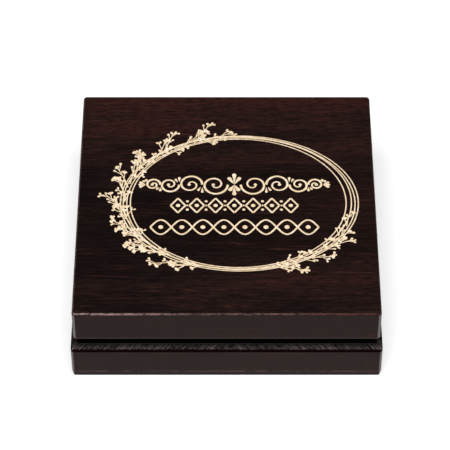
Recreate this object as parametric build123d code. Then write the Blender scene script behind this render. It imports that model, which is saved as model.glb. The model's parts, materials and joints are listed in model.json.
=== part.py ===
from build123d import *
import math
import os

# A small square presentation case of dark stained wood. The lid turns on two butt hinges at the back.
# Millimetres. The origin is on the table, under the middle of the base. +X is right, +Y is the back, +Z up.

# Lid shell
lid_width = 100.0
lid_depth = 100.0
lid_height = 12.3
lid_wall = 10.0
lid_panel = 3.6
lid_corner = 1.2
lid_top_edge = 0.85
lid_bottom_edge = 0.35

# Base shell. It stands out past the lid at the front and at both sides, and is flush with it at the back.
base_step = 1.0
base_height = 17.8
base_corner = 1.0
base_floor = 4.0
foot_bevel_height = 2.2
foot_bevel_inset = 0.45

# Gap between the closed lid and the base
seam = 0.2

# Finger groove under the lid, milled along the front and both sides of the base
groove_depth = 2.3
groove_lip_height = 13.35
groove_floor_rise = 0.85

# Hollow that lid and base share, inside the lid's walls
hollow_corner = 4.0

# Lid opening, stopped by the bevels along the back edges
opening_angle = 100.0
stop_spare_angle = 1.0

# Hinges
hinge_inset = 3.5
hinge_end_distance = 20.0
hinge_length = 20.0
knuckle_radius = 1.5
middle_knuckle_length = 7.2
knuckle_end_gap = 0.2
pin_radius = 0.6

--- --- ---

# JOB
Emit the full listing verbatim.

# RESPONSE TO THIS TASK
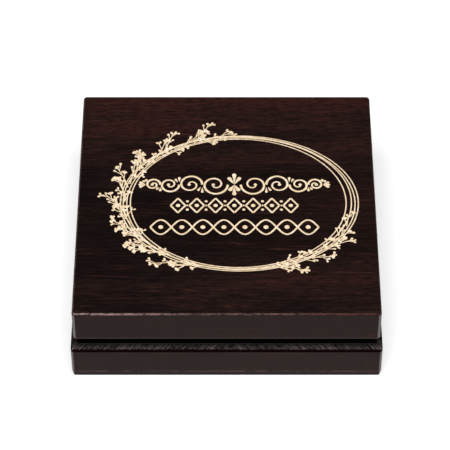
Recreate this object as parametric build123d code. Then write the Blender scene script behind this render. It imports that model, which is saved as model.glb. The model's parts, materials and joints are listed in model.json.
=== part.py ===
from build123d import *
import math
import os

# A small square presentation case of dark stained wood. The lid turns on two butt hinges at the back.
# Millimetres. The origin is on the table, under the middle of the base. +X is right, +Y is the back, +Z up.

# Lid shell
lid_width = 100.0
lid_depth = 100.0
lid_height = 12.3
lid_wall = 10.0
lid_panel = 3.6
lid_corner = 1.2
lid_top_edge = 0.85
lid_bottom_edge = 0.35

# Base shell. It stands out past the lid at the front and at both sides, and is flush with it at the back.
base_step = 1.0
base_height = 17.8
base_corner = 1.0
base_floor = 4.0
foot_bevel_height = 2.2
foot_bevel_inset = 0.45

# Gap between the closed lid and the base
seam = 0.2

# Finger groove under the lid, milled along the front and both sides of the base
groove_depth = 2.3
groove_lip_height = 13.35
groove_floor_rise = 0.85

# Hollow that lid and base share, inside the lid's walls
hollow_corner = 4.0

# Lid opening, stopped by the bevels along the back edges
opening_angle = 100.0
stop_spare_angle = 1.0

# Hinges
hinge_inset = 3.5
hinge_end_distance = 20.0
hinge_length = 20.0
knuckle_radius = 1.5
middle_knuckle_length = 7.2
knuckle_end_gap = 0.2
pin_radius = 0.6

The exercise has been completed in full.